MdM was informed by the Ministry of Health via letter that for asylum seekers accommodated in Kutina who are victims of torture, rape or other violence, as well as for asylum seekers with special needs, psychosocial support is made available at Neuropsychiatric hospital in Popovača.11 The Ministry of Health also informed MdM that a contract was concluded with the aforementioned hospital for 2016, specifying that a psychiatrist would provide services 4 times a month in the Reception Centre in Kutina to mentioned categories of asylum seekers. However, employees of the Reception Centre in Kutina informed the Croatian Law Centre that due to lack of capacities, the psychiatrist would not be able to come to the Reception Centre in Kutina, but asylum seekers would be referred directly to hospital when needed.
Since 2010 the Croatian Law Centre has implemented the project “Protection of Victims of Torture among Vulnerable Groups of Migrants” (Zaštita žrtava mučenja među ranjivim skupinama migranata) funded by the UN Voluntary Fund for Victims of Torture (UNVFVT). The project will continue in 2017, but funding will not be enough to cover the needs which have increased with the growing numbers of asylum seekers in 2016. Through the project, legal assistance provided by the Croatian Law Centre, psychosocial support provided by the Croatian Red Cross and psychological counselling provided by external experts – psychologists) are available to asylum seekers and refugees.

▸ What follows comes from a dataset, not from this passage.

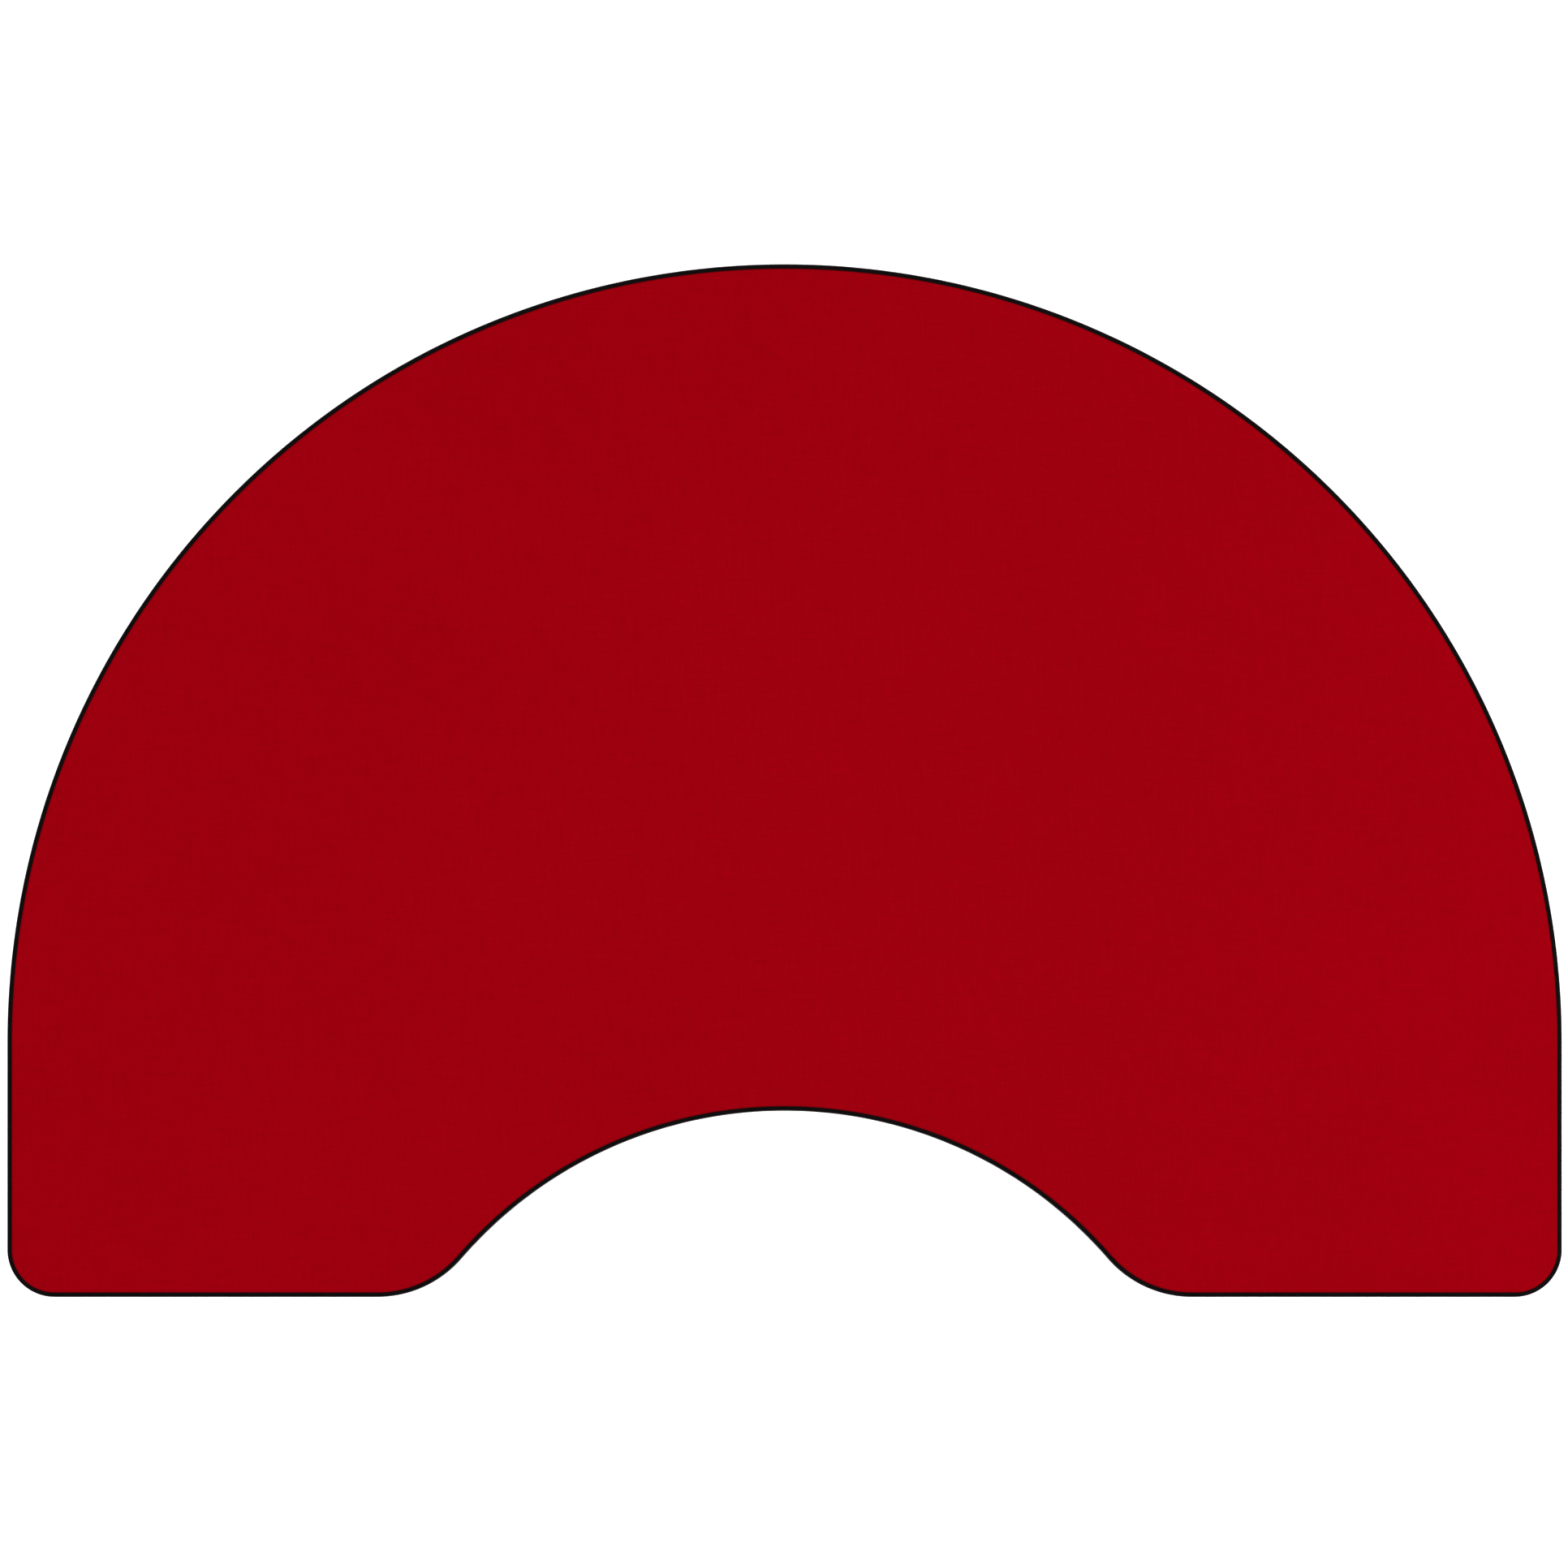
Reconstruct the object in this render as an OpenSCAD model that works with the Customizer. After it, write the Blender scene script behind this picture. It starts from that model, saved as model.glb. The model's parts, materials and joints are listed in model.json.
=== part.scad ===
// Horseshoe-shaped card table for a dealer and seated players.
// A cloth-covered plywood top with a rubbery edge moulding stands on four folding steel legs,
// which swing up into the apron under the top and are held by sprung latches.
//
// Frame: origin on the floor under the middle of the top's outline. +X is to the right of someone
// who faces the players from the dealer's bay, +Y points from the bay to the round back, +Z is up.

/* [Table] */
// Overall width, side to side
table_w = 1829; // [1560:1:2200]
// Straight length of each side, from the dealer's edge to where the round back starts
side_len = 301; // [260:1:420]
// Height of the top of the edge moulding above the floor
table_h = 762; // [700:1:920]
// Radius of the two outer corners on the dealer's side
corner_r = 56; // [46:1:90]

/* [Dealer's bay] */
// Radius of the hollow that the dealer stands in
bay_r = 502; // [420:1:620]
// Depth of the hollow, from the dealer's edge
bay_depth = 219; // [170:1:260]
// Radius of the soft shoulders where the hollow meets the dealer's edge
bay_shoulder_r = 131; // [90:1:150]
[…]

During 2016 within the project “Access to early protection and rehabilitation services right on arrival in the EU” (ACESO),12 psychological counselling was also organised for torture victims among asylum seekers, however the project will end in March 2017.
During 2016, 28 persons were assisted and psychological 140 counselling sessions were organised by the Croatian Law Centre in total. As specified above, many NGOs were present in the Reception Centres during 2016, yet project-based activities could not cover all the needs which were much greater than available capacity. It also not clear how many NGOs would continue their activities in 2017.
JRS reported that due to the culturally oppressed position of women from certain countries, access to medical, psychological and legal assistance is often deprived to a certain number of women which is why they created special workshop aiming to support and empower women.13
- 1. Article 57(1) LITP.
- 2. Information provided by the Croatian Red Cross, 13 February 2017.
- 3. Information provided by the Ministry of Interior, 2 March 2017.
- 4. Information provided by MdM, 31 January 2017.
- 5. Ibid.
- 6. Information provided by JRS, 16 February 2017.
- 7. Information provided by SPA, 8 and 14 February 2017.
- 8. See: http://bit.ly/2lr77E4, http://www.srcro.eu/, http://bit.ly/2m2IRVO.
- 9. Information provided by the Rehabilitation Centre for Stress and Trauma, 15 February 2017.
- 10. Article 57(2) LITP.
- 11. Letter from the Ministry of Health to MdM, dated 4 October 2016. This is also mentioned by the Croatian Dublin Unit in guarantees provided to other Member States prior to transfers: ECRE, Balkan route reversed, December 2016, Annex IV.
- 12. The Croatian Law Centre implemented Project “Protection of Victims of Torture among Vulnerable Groups of Migrants” funded by UNVFVT and “Access to early protection and rehabilitation services right on arrival in the EU” (ACESO) led by Hungarian Helsinki Committee and funded by the European Commission.
- 13. Information provided by JRS, 16 February 2017.